Hmmmm, playdates, you say? This wicked step mother missed the memo on that.

My SD (now 24) did try to bring a friend over for the entire weekend once, without even asking. SD and friend just jumped in the car. And DH made the friend jump right back out!

I don't blame you one bit.

simifan's picture

Tell DH, "I've thought about it and changed my mind. You guys have fun, I'll go to the library to study."

He will never bother you about a play date again.

ESMOD's picture

That was kindof my thought. but the OP will probably come home to a disaster area and that doesn't necessarily cover the issue with the kids. The solution is for DH to take his kids and their friends somewhere ELSE for the playdate.. chuckee whatevers dave and busters.

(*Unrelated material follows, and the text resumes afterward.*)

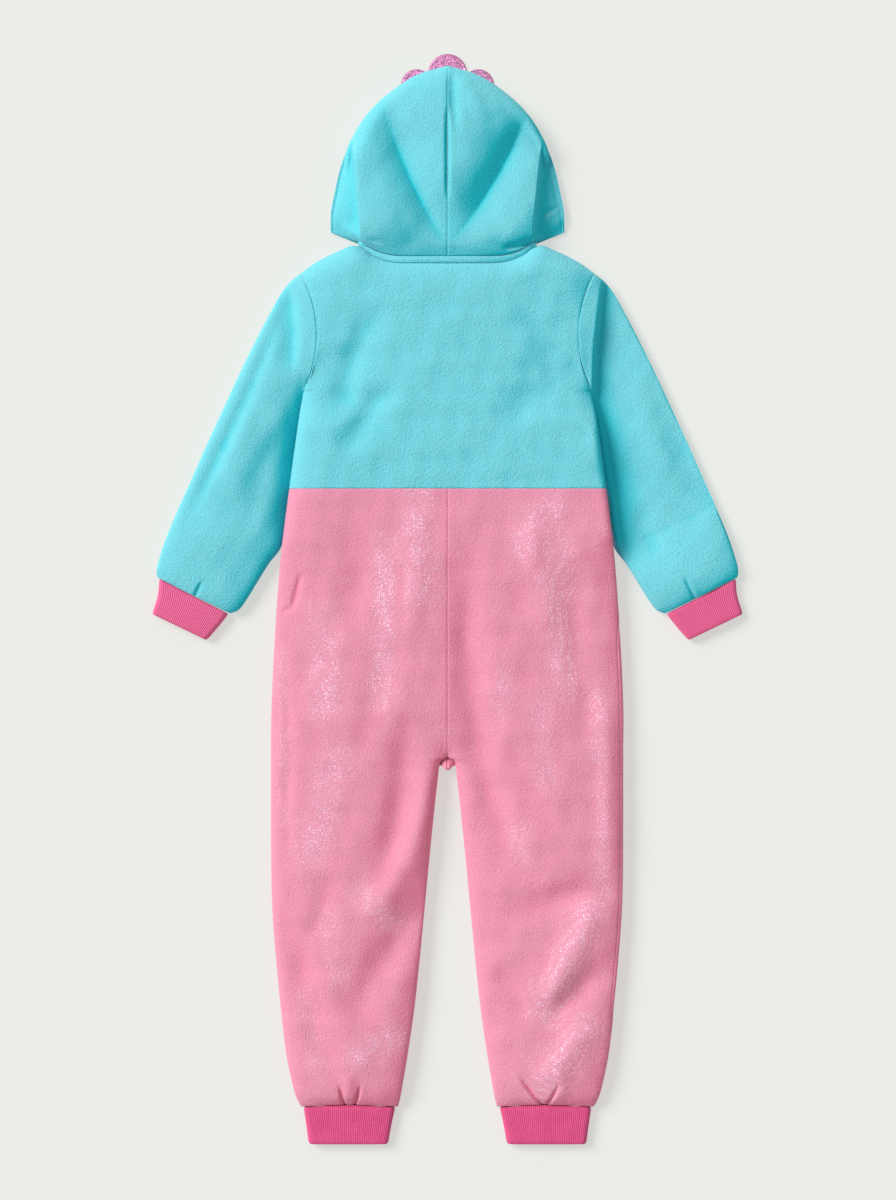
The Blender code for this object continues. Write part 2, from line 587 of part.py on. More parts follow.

I never allowed my skids to have sleepovers because I didn't want to deal with other people's kids.. my rule was everyone sleeps in their own bed at night..lol. We never had a big issue of play dates though cause the kids lived hours from us. As they got older, occasionally we would take a friend with us on vacation to our place in Florida.. but only when they were mature enough that we weren't gonna end up with some kid whining and wanting to go "home"..so it only happened when the kids were like 16 and older.

20YearsAsAStep-Mom's picture

Just say "no"- it is a complete sentence LOL. You could also throw in " that won't work for ME, so NO".

Then shut him down so he doesn't keep bugging you about it.

robin333's picture

Depending on the week, I might be tempted to either hit the liquor store and get buzzed while in the bedroom doing whatever while the play date occurs. No support from drunk robin.

The other possibility is that I would agree to the madness and then, conveniently get a call from family that's sick and needs a whole weekend visit. Or a friend that got into a fender bender right before the invasion.

TJH100911's picture

This is similar to the way the last sleepover at my house was conducted.......8 months ago. Hasn't been one since.